T-Mobile started the industry price war in 2013 by eliminating two-year contracts and moving to a month-to-month fee structure that at the time was cheaper for many users. Sprint and AT&T followed suit with unlimited offerings of their own, and all the carriers have been gradually tweaking prices and the features included in various plans ever since.
The longest holdout in the unlimited-pricing trend was Verizon, which not coincidentally was the carrier with the most subscribers by far at the outset of the price war. But frightened by its rivals’ gains in signups, even Verizon cried uncle in February, offering an $80 per month plan with unlimited data, calls, and texting.
And so now, all four major U.S. carriers are simultaneously offering some form of unlimited pricing for the first time in seven years. The price war has reached its “inevitable apex,” industry consultant Chetan Sharma wrote in a recent research note.

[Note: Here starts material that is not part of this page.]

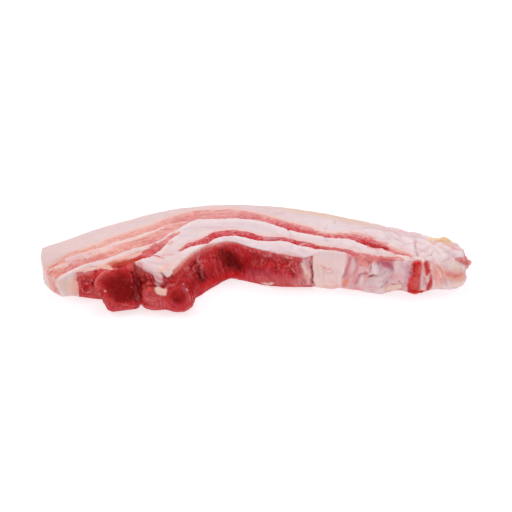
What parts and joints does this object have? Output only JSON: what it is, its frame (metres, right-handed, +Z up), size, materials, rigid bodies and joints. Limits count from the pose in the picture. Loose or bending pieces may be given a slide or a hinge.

He also pointed out that the increased competition has taken its toll on companies: 2017’s first quarter saw data revenue for the U.S. mobile industry as a whole fall for the first time since the turn of the century.
To boot, carriers have essentially abandoned the old practice of subsidizing the cost of new smartphones, pushing that entire expense onto customers. That has helped curtail upgrades, as people in the U.S. and many other major foreign markets have started using the same devices for longer periods of time, according to tech research firm Gartner. It’s part of the reason why sales of the iPhone and other popular models have been falling lately.
All of this price-cutting and belt-tightening doesn’t indicate the U.S. economy as a whole is about to overheat. But no one, including officials at the Fed, seems to believe the current status quo can last — and that includes your low phone bill.
Cleveland Fed President Loretta J. Mester touched on the topic of mobile services in remarks to the Chicago Council on Global Affairs on May 8. She noted that inflation has long been running below the Fed’s 2 percent target, but added, “I’m taking little signal about the future path of inflation from those numbers. They partly reflected some one-off changes, such as the decline in prices for cell phone service plans, and they came after strong readings in January and February.”
Translation: Higher interest rates are probably in our future despite low inflation now. Better text your friends.